By Ernie McCray
It is being said that the Iraqi people are free and that our president and our troops and the American people who supported them are the ones who set them free. And I’m thinking: Wait a minute. Are we now, as a society, to call ourselves liberators when the reality is we don’t even appreciate our own precious liberties?
I mean, come on, here we are, residents of the Land of Liberty, citizens of the USA, and we rarely debate the issues of the day. And healthy debate and the act of thinking critically should be like breathing in a free society if you asked me. In a free society people would embrace, rather than resist, their natural human instinct to look at one’s environment and reflect on it and ask the questions that need to be asked. Questions like: “How come my dollar doesn’t go very far?” or “Could this have possibly, like the man said, been a ‘fictitious’ war?”
But we, so blessed to live in a free society, would rather question each other than question authority, especially, of late, the proof being the disdainful attitude we’ve shown those among us who protested the war. My, what an abuse of our rights and freedom. In Saddam Hussein’s universe anyone who was bold enough to protest or to cry out for peace would be silenced.
But here, on our shores, we stifle our own freedom of speech. We attack our brothers and sisters who dare to dissent. We’re tyrants to ourselves. Let somebody contemplate a peaceful world and we won’t buy their CDs. A couple of screen stars said “No!” to the war in Iraq and we boycott their movies.
We’ve broken ourselves down, overnight, into two categories: those who supported the war are patriots and those who didn’t are “aiding and abetting” our enemies - as though Saddam Hussein has ever given a damn about what any of us thinks.
Now the evil one’s gone and we’ve got to carry on and get past this divide because our children are taking it all in. They’ve got the flag waving down and they can chant “USA! USA!” with the loudest of us in their own special innocent way. But when it’s their day what other of our mores and philosophies will we have passed their way?
It’s our children who will relate, down the line; to the Iraqi children we’ve seen on our TV screens and in our newspapers and magazines. How much of the emptiness and fear that we saw reflected in their eyes will they maintain? Who, in their world, can ease their pain considering that when their freedom was being won they were holding tight to their parents for dear life? How many years does one carry the scars of seeing their homes and their neighborhoods reduced to a heap and having to survive with little or no water to drink and barely a morsel of food to eat? Will the noise from the looting in the streets ever completely cease in their minds? How impressed will they be by what they see and hear, the “liberation versus occupation” debates, the declarations of holy wars and scores to be settled in a spirit of hate? Will any voices of reason and hope eventually soothe these children’s battered psyches?
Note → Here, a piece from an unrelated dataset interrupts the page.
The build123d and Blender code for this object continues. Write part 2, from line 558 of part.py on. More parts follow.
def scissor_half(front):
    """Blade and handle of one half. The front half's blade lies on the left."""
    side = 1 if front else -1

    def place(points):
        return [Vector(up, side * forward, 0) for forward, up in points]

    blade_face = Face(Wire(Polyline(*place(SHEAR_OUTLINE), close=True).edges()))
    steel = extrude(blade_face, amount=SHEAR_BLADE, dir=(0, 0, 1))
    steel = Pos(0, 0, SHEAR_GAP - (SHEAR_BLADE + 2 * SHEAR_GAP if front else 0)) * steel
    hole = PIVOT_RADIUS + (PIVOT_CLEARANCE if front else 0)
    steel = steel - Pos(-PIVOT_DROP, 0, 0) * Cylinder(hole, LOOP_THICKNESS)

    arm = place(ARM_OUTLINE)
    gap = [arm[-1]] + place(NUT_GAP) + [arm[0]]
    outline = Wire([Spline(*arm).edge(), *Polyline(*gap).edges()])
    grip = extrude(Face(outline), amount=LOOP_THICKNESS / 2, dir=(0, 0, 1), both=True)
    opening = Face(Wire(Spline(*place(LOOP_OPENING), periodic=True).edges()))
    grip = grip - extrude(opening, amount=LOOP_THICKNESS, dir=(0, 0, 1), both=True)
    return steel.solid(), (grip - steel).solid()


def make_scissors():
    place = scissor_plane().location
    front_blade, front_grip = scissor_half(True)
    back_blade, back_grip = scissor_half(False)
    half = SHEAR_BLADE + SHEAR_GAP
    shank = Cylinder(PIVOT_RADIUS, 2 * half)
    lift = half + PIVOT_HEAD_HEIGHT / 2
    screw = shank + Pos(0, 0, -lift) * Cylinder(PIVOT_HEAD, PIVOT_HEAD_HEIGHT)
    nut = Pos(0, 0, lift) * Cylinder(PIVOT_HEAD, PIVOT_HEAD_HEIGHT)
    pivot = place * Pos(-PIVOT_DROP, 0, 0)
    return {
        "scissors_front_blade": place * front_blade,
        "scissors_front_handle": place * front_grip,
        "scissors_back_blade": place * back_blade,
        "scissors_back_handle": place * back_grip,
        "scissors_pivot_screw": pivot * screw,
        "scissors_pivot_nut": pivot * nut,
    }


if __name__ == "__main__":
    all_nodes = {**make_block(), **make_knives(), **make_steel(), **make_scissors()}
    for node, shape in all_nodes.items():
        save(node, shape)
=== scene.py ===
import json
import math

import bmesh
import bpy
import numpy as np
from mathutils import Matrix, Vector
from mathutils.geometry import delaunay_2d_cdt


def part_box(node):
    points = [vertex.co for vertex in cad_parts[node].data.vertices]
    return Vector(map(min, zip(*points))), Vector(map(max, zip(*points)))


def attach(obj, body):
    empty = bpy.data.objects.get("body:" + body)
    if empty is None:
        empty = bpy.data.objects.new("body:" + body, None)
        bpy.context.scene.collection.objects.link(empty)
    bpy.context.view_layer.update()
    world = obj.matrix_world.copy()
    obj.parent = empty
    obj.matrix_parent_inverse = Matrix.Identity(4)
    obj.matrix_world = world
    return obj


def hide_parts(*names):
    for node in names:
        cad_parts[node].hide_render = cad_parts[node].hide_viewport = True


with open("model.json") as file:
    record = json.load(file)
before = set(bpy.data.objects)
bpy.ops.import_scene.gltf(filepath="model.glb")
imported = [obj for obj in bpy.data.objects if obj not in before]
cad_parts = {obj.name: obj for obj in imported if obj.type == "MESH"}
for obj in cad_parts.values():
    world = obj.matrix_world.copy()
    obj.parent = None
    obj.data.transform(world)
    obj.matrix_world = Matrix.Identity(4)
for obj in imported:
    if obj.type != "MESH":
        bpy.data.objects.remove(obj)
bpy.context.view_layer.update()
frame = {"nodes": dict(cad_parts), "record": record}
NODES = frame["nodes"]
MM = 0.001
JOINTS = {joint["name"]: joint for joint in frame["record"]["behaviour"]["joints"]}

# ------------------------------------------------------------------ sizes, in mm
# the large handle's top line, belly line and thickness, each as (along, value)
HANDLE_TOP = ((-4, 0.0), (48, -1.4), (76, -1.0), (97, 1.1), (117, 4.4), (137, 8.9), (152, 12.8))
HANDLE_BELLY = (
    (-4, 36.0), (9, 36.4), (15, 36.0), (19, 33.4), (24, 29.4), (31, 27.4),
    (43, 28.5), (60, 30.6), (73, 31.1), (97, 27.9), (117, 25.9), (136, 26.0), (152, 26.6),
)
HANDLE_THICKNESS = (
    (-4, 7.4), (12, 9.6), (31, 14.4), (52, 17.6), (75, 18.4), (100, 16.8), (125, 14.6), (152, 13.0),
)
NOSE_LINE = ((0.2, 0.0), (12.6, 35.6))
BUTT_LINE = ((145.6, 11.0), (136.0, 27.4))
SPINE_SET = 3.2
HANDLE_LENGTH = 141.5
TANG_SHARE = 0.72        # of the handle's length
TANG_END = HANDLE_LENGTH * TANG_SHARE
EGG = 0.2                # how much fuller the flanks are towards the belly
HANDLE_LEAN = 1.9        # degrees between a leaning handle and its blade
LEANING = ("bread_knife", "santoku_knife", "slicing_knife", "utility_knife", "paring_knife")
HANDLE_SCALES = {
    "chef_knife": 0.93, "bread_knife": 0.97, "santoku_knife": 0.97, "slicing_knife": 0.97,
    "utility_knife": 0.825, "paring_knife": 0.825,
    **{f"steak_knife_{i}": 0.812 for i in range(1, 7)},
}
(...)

Oh, it is these children who will, when their time comes, carry the torch of whatever evolves from Operation Iraqi Freedom.
When our children are grown their society will still be dealing intensely with the Middle East and other regions of a troubled world. And it would seem to me that for them to do so adequately and for them to survive and flourish in the future we need to show them how. They need to see us using our rights and freedom to find ways to love and respect and to listen to each other here in our own nation as well as seeing us reach out to the world at large with compassion and empathy and diplomacy. If they are witnesses to us making sincere attempts to understand the world and share its resources, they just might, down the line, discover never thought of ways and means for making the world more accommodating for all humankind. Such a wonderful gift to them, such a priceless legacy, would give true honor to the privilege we enjoy as citizens of the Land of the Free.